Psychologie de l’horreur

Le deuxième tome, dessiné par le faiseur Meimu, rehausse pourtant le niveau. Le trait est plus fin, le cadrage plus travaillé, et surtout les mises à mort font preuve d’un peu d’imagination. Même le gamin miauleur a le droit à des représentations originales, dans la pénombre d’une case ou sur le toit d’une voiture. Malheureusement, le récit directement inspiré du scénario du deuxième film cinéma (vous suivez ?) est complètement décousu et difficile à suivre. Harase Kyôko est une star du cinéma d’horreur en proie au doute. Le jour où elle est invitée à une émission de télé sur une maison hantée, la fameuse maison, elle a un mauvais pressentiment. Bien sûr, les cadavres tombent comme des mouches et elle-même est victime d’un accident de la route où elle perd le bébé qu’elle attendait.

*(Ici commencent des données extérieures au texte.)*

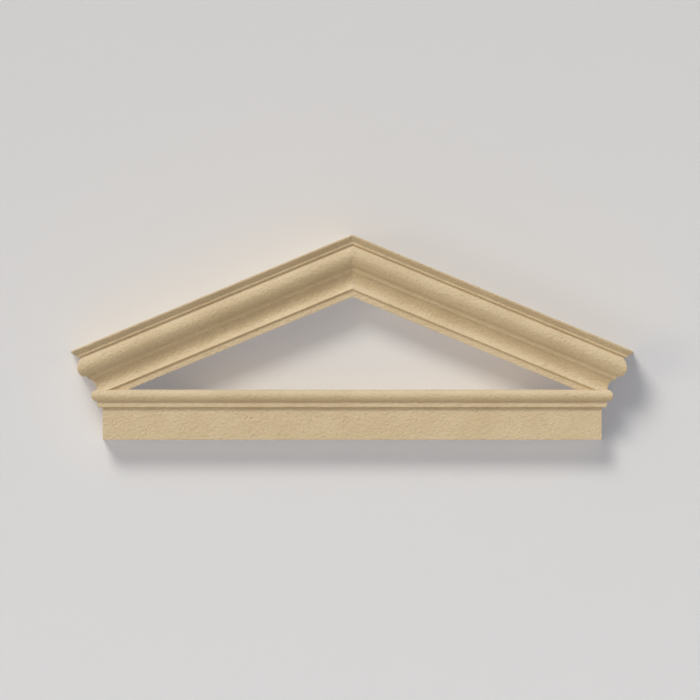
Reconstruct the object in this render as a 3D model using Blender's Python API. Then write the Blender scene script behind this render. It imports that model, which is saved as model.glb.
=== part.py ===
"""An open wall pediment: a horizontal base moulding and two raking cornices coped onto it.

Each of the three is a straight length of sand-coated foam moulding. The mouldings return to
the wall at both ends, the cornices meet in a vertical mitre at the apex, and the wall shows
through the triangle between them.

Units are metres and +Z is up. The wall is the plane y = 0 and the pediment's front faces -Y.
The origin is the middle of the base moulding's flat back.
"""
import math

import bmesh
import bpy
from mathutils import Vector

# Overall sizes
BASE_LENGTH = 1.200
BODY_DEPTH = 0.095
PITCH = math.radians(22.5)
GLUE_GAP = 0.0003

# Base moulding, from the bottom up. Every "out" is measured forward from the fascia's face.
FASCIA_HEIGHT = 0.0775
BASE_FILLET_HEIGHT = 0.0115
BASE_FILLET_OUT = 0.0105
TORUS_RADIUS = 0.0168

# Raking cornice, as its mitred end shows it, from the top down
CAP_OUT = 0.0754
CAP_FILLET_HEIGHT = 0.0050
CAP_SOFFIT_WIDTH = 0.0125
COVE_WIDTH = 0.0070
COVE_HEIGHT = 0.0072
COVE_HOLLOW = 0.0014
CAP_LIST_HEIGHT = 0.0026
OVOLO_OUT = 0.0588
OVOLO_RADIUS = 0.0257
SCOTIA_TOP_OUT = 0.0238
SCOTIA_FOOT_OUT = 0.0209
SCOTIA_HEIGHT = 0.0419
SCOTIA_HOLLOW = 0.0112
LIP_HEIGHT = 0.0012
FOOT_FILLET_OUT = 0.0100
FOOT_FILLET_HEIGHT = 0.0164

# Facets on the round members
TORUS_STEPS = 20
COVE_STEPS = 4
OVOLO_STEPS = 28
SCOTIA_STEPS = 18
SHARP_EDGE_ANGLE = math.radians(28)

# Finish
SAND_COLOUR = (0.560, 0.430, 0.255, 1.0)
SAND_ROUGHNESS = 0.92

# Heights and places that follow from the sizes above
TORUS_HEIGHT = 2 * TORUS_RADIUS
TORUS_OUT = BASE_FILLET_OUT + TORUS_RADIUS
BASE_HEIGHT = FASCIA_HEIGHT + BASE_FILLET_HEIGHT + TORUS_HEIGHT
BASE_BOTTOM = -BASE_HEIGHT / 2
BASE_TOP = BASE_HEIGHT / 2
TORUS_UNDERSIDE = BASE_TOP - TORUS_HEIGHT
HALF_LENGTH = BASE_LENGTH / 2
CAP_HEIGHT = CAP_FILLET_HEIGHT + COVE_HEIGHT + CAP_LIST_HEIGHT
OVOLO_HEIGHT = 2 * OVOLO_RADIUS
CORNICE_HEIGHT = CAP_HEIGHT + OVOLO_HEIGHT + SCOTIA_HEIGHT + LIP_HEIGHT + FOOT_FILLET_HEIGHT
CORNICE_FOOT = TORUS_UNDERSIDE
CORNICE_TOP = CORNICE_FOOT + CORNICE_HEIGHT


def clear_scene():
    """Removes every object that the file opened with."""
    for old in list(bpy.data.objects):
        bpy.data.objects.remove(old, do_unlink=True)


def bulge(centre, radius, start, end, steps):
    """Points (out, up) of a round member, from the angle start to end, 0 being straight out."""
    points = []
    for step in range(steps + 1):
        angle = start + (end - start) * step / steps
        points.append((centre[0] + radius * math.cos(angle), centre[1] + radius * math.sin(angle)))
    return points


def hollow(top, foot, depth, steps):
    """Points (out, up) of the arc from top to foot that sinks by depth behind their chord."""
    top = Vector(top)
    foot = Vector(foot)
    down = (foot - top).normalized()
    inward = Vector((down.y, -down.x))
    half_chord = (foot - top).length / 2
    half_angle = 2 * math.atan2(depth, half_chord)
    radius = half_chord / math.sin(half_angle)
    centre = (top + foot) / 2 - inward * radius * math.cos(half_angle)
    points = []
    for step in range(steps + 1):
        angle = half_angle * (2 * step / steps - 1)
        point = centre + radius * (inward * math.cos(angle) + down * math.sin(angle))
        points.append((point.x, point.y))
    return points


def base_profile():
    """The base moulding's face, from the torus's crown down to the fascia's lower edge."""
    torus_centre = (BASE_FILLET_OUT, BASE_TOP - TORUS_RADIUS)
    fillet_foot = TORUS_UNDERSIDE - BASE_FILLET_HEIGHT
    points = bulge(torus_centre, TORUS_RADIUS, math.pi / 2, -math.pi / 2, TORUS_STEPS)
    points += [(BASE_FILLET_OUT, fillet_foot), (0.0, fillet_foot), (0.0, BASE_BOTTOM)]
    return points


def cornice_profile():
    """The raking cornice's face as its mitred end shows it, from the cap down to the foot."""
    cap_foot = CORNICE_TOP - CAP_FILLET_HEIGHT
    cove_top = (CAP_OUT - CAP_SOFFIT_WIDTH, cap_foot)
    cove_foot = (cove_top[0] - COVE_WIDTH, cap_foot - COVE_HEIGHT)
    list_foot = cove_foot[1] - CAP_LIST_HEIGHT
    ovolo_centre = (OVOLO_OUT - OVOLO_RADIUS, list_foot - OVOLO_RADIUS)
    ovolo_foot = list_foot - OVOLO_HEIGHT
    scotia_foot = ovolo_foot - SCOTIA_HEIGHT
    lip_foot = scotia_foot - LIP_HEIGHT
    points = [(CAP_OUT, CORNICE_TOP), (CAP_OUT, cap_foot)]
    points += hollow(cove_top, cove_foot, COVE_HOLLOW, COVE_STEPS)
    points += [(cove_foot[0], list_foot)]
    points += bulge(ovolo_centre, OVOLO_RADIUS, math.pi / 2, -math.pi / 2, OVOLO_STEPS)
    scotia_top = (SCOTIA_TOP_OUT, ovolo_foot)
    scotia_lip = (SCOTIA_FOOT_OUT, scotia_foot)
    points += hollow(scotia_top, scotia_lip, SCOTIA_HOLLOW, SCOTIA_STEPS)
    points += [(SCOTIA_FOOT_OUT, lip_foot), (FOOT_FILLET_OUT, lip_foot)]
    points += [(FOOT_FILLET_OUT, CORNICE_FOOT)]
    return points


def sand_coat(name):
    """The coated foam's material."""
    material = bpy.data.materials.new(name)
    material.use_nodes = True
    shader = material.node_tree.nodes["Principled BSDF"]
    shader.inputs["Base Color"].default_value = SAND_COLOUR
    shader.inputs["Roughness"].default_value = SAND_ROUGHNESS
    shader.inputs["Metallic"].default_value = 0.0
    material.diffuse_color = SAND_COLOUR
    return material


def wall_moulding(name, rows, end_loops):
    """A closed object from rows of points, bridged in turn, and the flat loops that close it.

    Each row runs down the same profile. A loop in end_loops lists (row, place) pairs, or
    points of its own, in order around one flat face.
    """
    model = bmesh.new()
    grid = [[model.verts.new(point) for point in row] for row in rows]
    for row, next_row in zip(grid, grid[1:]):
        for place in range(len(row) - 1):
            model.faces.new((row[place], row[place + 1], next_row[place + 1], next_row[place]))
    extra = {}
    for loop in end_loops:
        corners = []
        for item in loop:
            if isinstance(item, Vector):
                key = item.to_tuple(6)
                if key not in extra:
                    extra[key] = model.verts.new(item)
                corners.append(extra[key])
            else:
                corners.append(grid[item[0]][item[1]])
        model.faces.new(corners)
    bmesh.ops.recalc_face_normals(model, faces=model.faces)
    mesh = bpy.data.meshes.new(name)
    model.to_mesh(mesh)
    model.free()
    mesh.shade_smooth()
    mesh.set_sharp_from_angle(angle=SHARP_EDGE_ANGLE)
    moulding = bpy.data.objects.new(name, mesh)
    bpy.context.scene.collection.objects.link(moulding)
    return moulding


def returned_length(name, profile, back):
    """A level length with its profile turned back at both ends, to the plane y = back."""
    rows = [
        [(-(HALF_LENGTH + out), back, up) for out, up in profile],
        [(-(HALF_LENGTH + out), -(BODY_DEPTH + out), up) for out, up in profile],
        [(HALF_LENGTH + out, -(BODY_DEPTH + out), up) for out, up in profile],
        [(HALF_LENGTH + out, back, up) for out, up in profile],
    ]
    foot = len(profile) - 1
    top_face = [(row, 0) for row in range(4)]
    bottom_face = [(row, foot) for row in range(4)]
    back_face = [(0, place) for place in range(foot + 1)]
    back_face += [(3, place) for place in range(foot, -1, -1)]
    return wall_moulding(name, rows, [top_face, bottom_face, back_face])


def base_moulding():
    """The level moulding that the cornices stand on."""
    base = returned_length("base_moulding", base_profile(), 0.0)
    base.data.materials.append(sand_coat("base_sand_coat"))
    return base


def cope_cutter():
    """The room that the base takes out of the cornices: its torus and top, a glue gap larger."""
    torus_centre = (BASE_FILLET_OUT, BASE_TOP - TORUS_RADIUS)
    profile = bulge(torus_centre, TORUS_RADIUS + GLUE_GAP, math.pi / 2, 0.0, TORUS_STEPS // 2)
    profile += [(TORUS_OUT + GLUE_GAP, BASE_BOTTOM)]
    cutter = returned_length("cope_cutter", profile, BODY_DEPTH)
    cutter.hide_render = True
    cutter.display_type = "WIRE"
    return cutter


def raking_cornice(name, side, cutter):
    """One raking cornice; side is -1 for the left one and 1 for the right one.

    The profile starts at the corner mitre and rises along the rake, so a point that stands
    further out starts further from the middle and lies higher over any one place.
    """
    profile = cornice_profile()
    slope = math.tan(PITCH)
    apex = GLUE_GAP / 2

    def rise(out):
        return slope * (HALF_LENGTH + out - apex)

    rows = [
        [(side * (HALF_LENGTH + out), 0.0, up) for out, up in profile],
        [(side * (HALF_LENGTH + out), -(BODY_DEPTH + out), up) for out, up in profile],
        [(side * apex, -(BODY_DEPTH + out), up + rise(out)) for out, up in profile],
    ]
    foot = len(profile) - 1
    top_back = Vector((side * apex, 0.0, CORNICE_TOP + rise(CAP_OUT)))
    foot_back = Vector((side * apex, 0.0, CORNICE_FOOT + rise(FOOT_FILLET_OUT)))
    top_face = [(0, 0), (1, 0), (2, 0), top_back]
    bottom_face = [(0, foot), (1, foot), (2, foot), foot_back]
    back_face = [(0, place) for place in range(foot + 1)] + [foot_back, top_back]
    apex_face = [(2, place) for place in range(foot + 1)] + [foot_back, top_back]
    cornice = wall_moulding(name, rows, [top_face, bottom_face, back_face, apex_face])
    cornice.data.materials.append(sand_coat(name + "_sand_coat"))
    cope = cornice.modifiers.new("cope over the base", "BOOLEAN")
    cope.operation = "DIFFERENCE"
    cope.solver = "EXACT"
    cope.object = cutter
    return cornice


def main():
    clear_scene()
    base_moulding()
    cutter = cope_cutter()
    raking_cornice("left_raking_cornice", -1, cutter)
    raking_cornice("right_raking_cornice", 1, cutter)


main()
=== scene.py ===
import math

import bmesh
import bpy
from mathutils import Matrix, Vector


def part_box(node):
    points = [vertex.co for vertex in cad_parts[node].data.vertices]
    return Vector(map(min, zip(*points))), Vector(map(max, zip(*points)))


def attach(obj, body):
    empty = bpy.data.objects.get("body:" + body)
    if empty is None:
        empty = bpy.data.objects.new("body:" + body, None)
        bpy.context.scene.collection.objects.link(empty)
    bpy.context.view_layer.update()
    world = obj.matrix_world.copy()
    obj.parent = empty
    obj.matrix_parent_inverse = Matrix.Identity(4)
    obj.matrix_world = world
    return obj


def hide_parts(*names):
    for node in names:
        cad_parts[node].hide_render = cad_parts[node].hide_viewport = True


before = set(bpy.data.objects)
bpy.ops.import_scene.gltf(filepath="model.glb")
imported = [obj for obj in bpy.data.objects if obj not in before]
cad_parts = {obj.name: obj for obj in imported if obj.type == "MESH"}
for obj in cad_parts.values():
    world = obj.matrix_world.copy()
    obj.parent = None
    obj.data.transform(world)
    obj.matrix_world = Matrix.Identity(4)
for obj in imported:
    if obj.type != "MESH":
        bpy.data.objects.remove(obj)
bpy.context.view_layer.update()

# The mouldings' own sizes, in metres. Every "out" is measured forward from the fascia's face.
PITCH = math.radians(22.5)
GLUE_GAP = 0.0003
BASE_FILLET_HEIGHT = 0.0147
BASE_FILLET_OUT = 0.0121
BASE_FILLET_FALL = 0.0016
TORUS_RADIUS = 0.0152
CAP_OUT = 0.0754
CAP_FILLET_HEIGHT = 0.0060
CAP_SOFFIT_WIDTH = 0.0085
CAP_SOFFIT_FALL = 0.0044
COVE_WIDTH = 0.0055
COVE_HEIGHT = 0.0022
COVE_TURN = math.radians(36)
CAP_LIST_HEIGHT = 0.0049
OVOLO_OUT = 0.0600
OVOLO_TOP_OUT = 0.0520
OVOLO_WIDEST_FALL = 0.0244
OVOLO_FOOT_OUT = 0.0453
OVOLO_FOOT_FALL = 0.0203
NECK_FILLET_OUT = 0.0375
NECK_FILLET_SLANT = 0.0060
NECK_FILLET_HEIGHT = 0.0085
NECK_OUT = 0.0268
SCOTIA_FOOT_OUT = 0.0209
SCOTIA_HEIGHT = 0.0386
SCOTIA_TURN = math.radians(114)
LIP_HEIGHT = 0.0030
LIP_SOFFIT_FALL = 0.0016
FOOT_FILLET_OUT = 0.0145
CORNICE_SINK = 0.0336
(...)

Sauf que son médecin lui assure que la grossesse se déroule bien. La fin est bien entendu inéluctable, mortelle naissance donc, sauf que les personnages sont si mal croqués, leur psychologie si peu développée, que la lecture du manga tend à ressembler à tourner les pages, subir les morts sans réelle tension. En effet, le concept du film, et par là même du manga, est une succession de morts sur la base d’une malédiction, soit un matériel propice aux expérimentations visuelles. Ce qui n’est pas du tout le cas dans le manga. D’ailleurs est-ce possible ? Les meilleurs mangas d’horreur ont toujours réussi à créer un univers, une ambiance, un personnage central, au moins, afin d’embarquer le lecteur avec lui et le surprendre soit par l’histoire, soit par le dessin. Deux exemples, et conseils, de lecture hautement plus recommandable : Spirale de Ito Junji et La Dame de la chambre close de Minetaro Mochizuki (Dragon Head).